Gao’s trouble began in 2005 when he directly petitioned then Chinese leaders Hu Jintao and Wen Jiabao to end state persecution of practitioners of Falun Gong, a spiritual discipline that is banned in China. He was harassed and watched closely by plainclothes police before being detained and tortured in 2006, when he wrote a letter to the U.S. Congress about China’s human rights conditions.
Gao was sentenced in December 2006 to three years in prison, five years of probation, and one year of deprivation of "political rights," which he is currently serving. His charge was "inciting to subvert state power."
Rights activists say he should still be allowed to speak and move as he pleases under Chinese law, even though he is deprived of his political rights.

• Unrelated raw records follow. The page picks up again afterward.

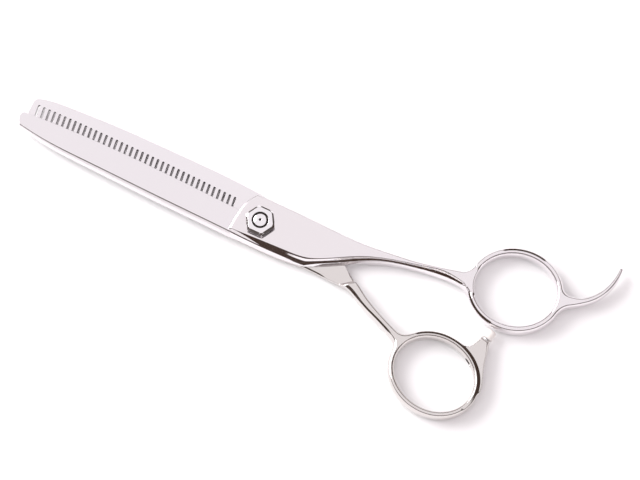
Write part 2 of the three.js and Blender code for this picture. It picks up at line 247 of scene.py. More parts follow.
def turned(name, profile, rounds=96, sharp=30):
    """A body of revolution about Z from (radius, height) points, whose ends are on the axis."""
    points = []
    faces = []
    for k in range(rounds):
        angle = 2 * math.pi * k / rounds
        points += [(r * math.cos(angle), r * math.sin(angle), z) for r, z in profile]
    size = len(profile)
    for k in range(rounds):
        here, there = k * size, ((k + 1) % rounds) * size
        for i in range(size):
            j = (i + 1) % size
            if profile[i][0] > 0 or profile[j][0] > 0:
                faces.append((here + i, there + i, there + j, here + j))
    obj = piece(name, points, faces, sharp)
    weld(obj)
    return obj


def paint(obj, chosen):
    """Gives a piece's second finish to the faces that are chosen by their centre and normal."""
    for face in obj.data.polygons:
        if chosen(face.center / MM, face.normal):
            face.material_index = 1


def weld(obj):
    """Joins vertices that lie on each other, such as those of a profile's end on the axis."""
    touching = 1e-7
    body = bmesh.new()
    body.from_mesh(obj.data)
    bmesh.ops.remove_doubles(body, verts=body.verts, dist=touching)
    bmesh.ops.recalc_face_normals(body, faces=body.faces)
    body.to_mesh(obj.data)
    body.free()


# ---------------------------------------------------------------------------------------------
# Sizes shared by the pieces
# ---------------------------------------------------------------------------------------------

# Heights: the underside of the plain blade, the comb blade's top, the comb half's back, the top of the
# ricasso, and the top and middle of the rings.
PLAIN_BASE = 2.9
COMB_TOP = 2.7
BACK = 0.25
RICASSO_TOP = 5.6
HANDLE = 5.0
MIDDLE = HANDLE / 2

# The rings are rounded this far up and down, and this far in.
RING_ROUND = 1.7
RING_SIDE = 1.0

# The blades: thickness at the spine and at the cutting edge, how far their flat sides lie inside those of
# the handles, the plain blade's face and bevel, and the narrow facet along the ridge between them.
LAND = 0.3
EDGE = 0.14
INSIDE = 0.02
FACE_SLOPE = grade(16)
BEVEL_SLOPE = grade(55.5)
RIDGE_FACET = 0.22
RIDGE_SLOPE = grade(42)

# The comb blade: the width of its spine bevel, its thickness at the teeth's tips, and how far its ridge
# lies under its flat side at the tip and at the root.
COMB_BEVEL = 1.3
TOOTH_EDGE = 0.35
COMB_DEPTH = (1.1, 1.8)

# The facet along the heel of the plain half.
HEEL_FACET = 0.85
HEEL_SLOPE = grade(17)

# Facets along the outer side of the rings' crests: first and last angle in degrees, slope and reach.
FINGER_CREST = (72, 128, grade(29), 1.15)
FINGER_CREST_LOW = (-166, -104, grade(42), 0.95)
THUMB_CREST = (-25, 135, grade(29), 1.15)
CREST_FADE = 16

# The hollow of the shank's flank, as parts of its width: how far across, and how far it has dropped.
HOLLOW_ACROSS = (0, 0.18, 0.34, 0.72, 1, 2)
HOLLOW_DROP = (0, 0.162, 0.43, 0.78, 1.32, 4)
HOLLOW_AT_RING = 0.32

# The slope of the ricasso's flank under its shoulder, the width of the shoulder at both its ends, and the
# rounding of the ricasso's top edges.
FLANK_SLOPE = 1.25
SHOULDER = (0.1, 1.5)
RICASSO_ROUND = 0.3

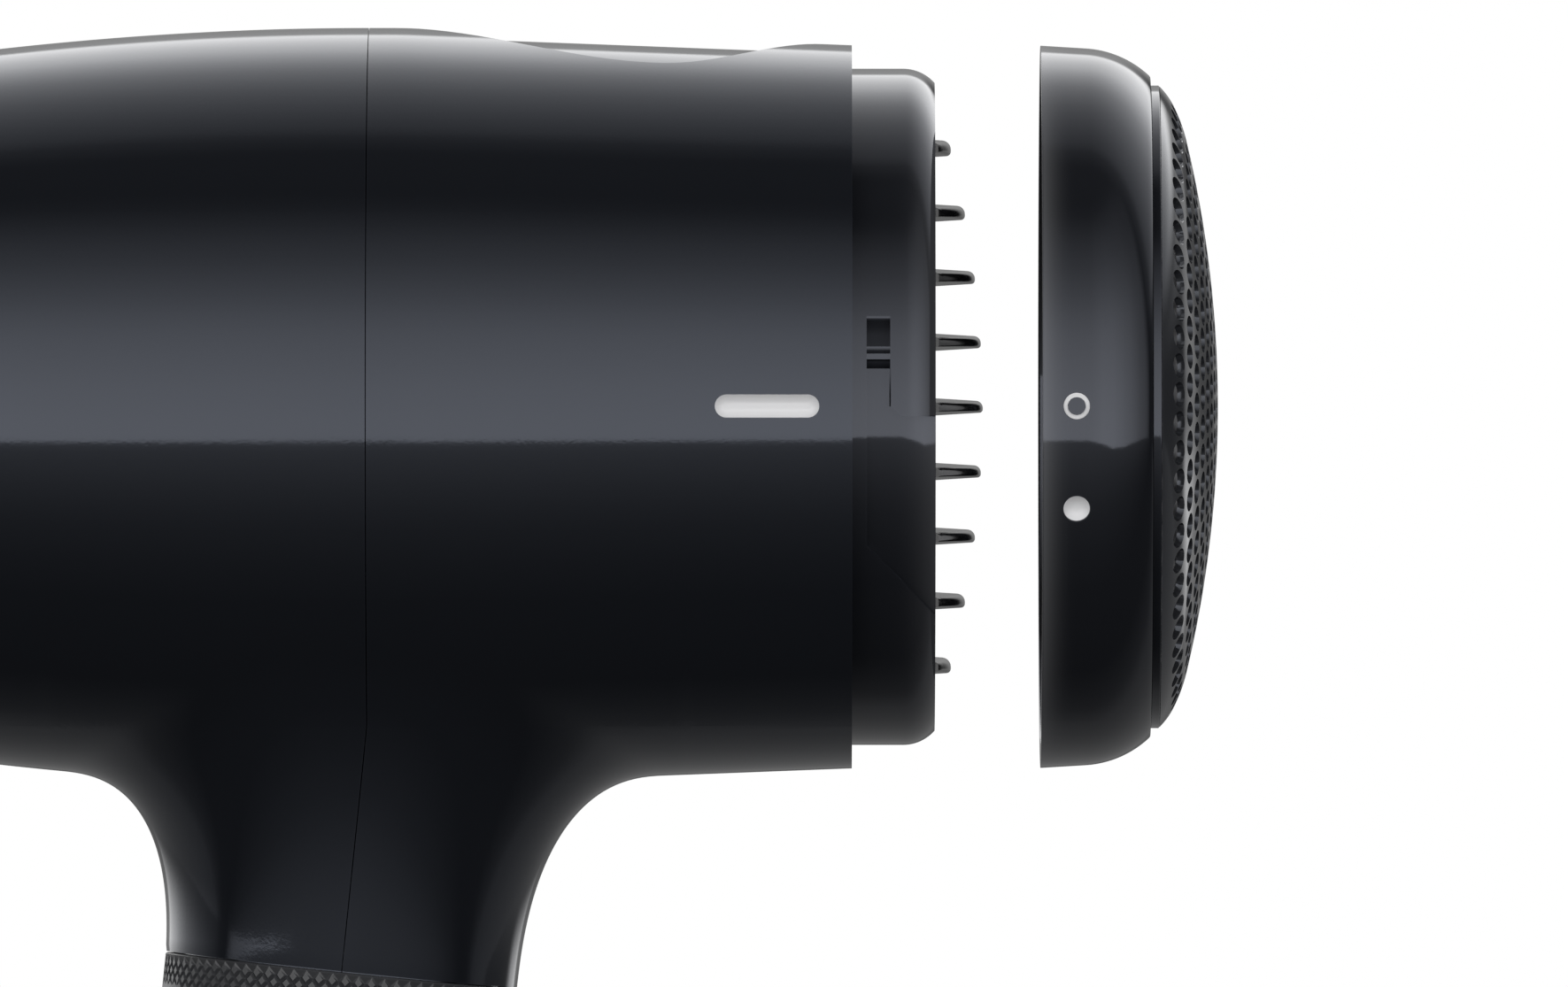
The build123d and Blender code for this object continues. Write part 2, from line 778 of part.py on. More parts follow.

Gao did not begin serving the three-year jail sentence until December 2011. He disappeared into informal detention before that while on "probation."
Gao provided a harrowing account of his torture in 2007 entitled, "Dark Night, Dark Hood, and Kidnapping by the Dark Mafia":
While Wang was saying this, the electric shock prods were put on my face and upper body shocking me. Wang then said, "Come on guys, deliver the second course!" Then, the electric shock baton was put all over me. And my full body, my heart, lungs and muscles began jumping under my skin uncontrollably. I was writhing on the ground in pain, trying to crawl away. Wang then shocked me in my genitals. My begging them to stop only returned laughing and more unbelievable torture. Wang then used the electric shock baton three more times on my genitals while shouting loudly. After a few hours of this I had no energy to even beg, let alone, try to escape. But my mind was still clear. […]
"Yes, your memory is still good. I told you, you would come back sooner or later. When I saw you the way you behaved in Xiajiang, I knew you would be back. You even looked down upon our police. Shouldn’t we help you have a better lesson? You wrote that letter to American congressmen. Look at you, you traitor. What could you be given by your American lord? The American Congress counts for nothing. This is China. It is the Communist Party’s territory. To capture your life is as easy as stepping on an ant. If you dare to continue to write your stupid articles, the government has to make its attitude clear. Now, did you see that attitude tonight?" Jiang spoke slowly.
The continued persecution of Gao is part of a broad crackdown on dissent by Jinping, which includes forced psychiatric treatment for dissidents and repression of religious and ethnic minorities.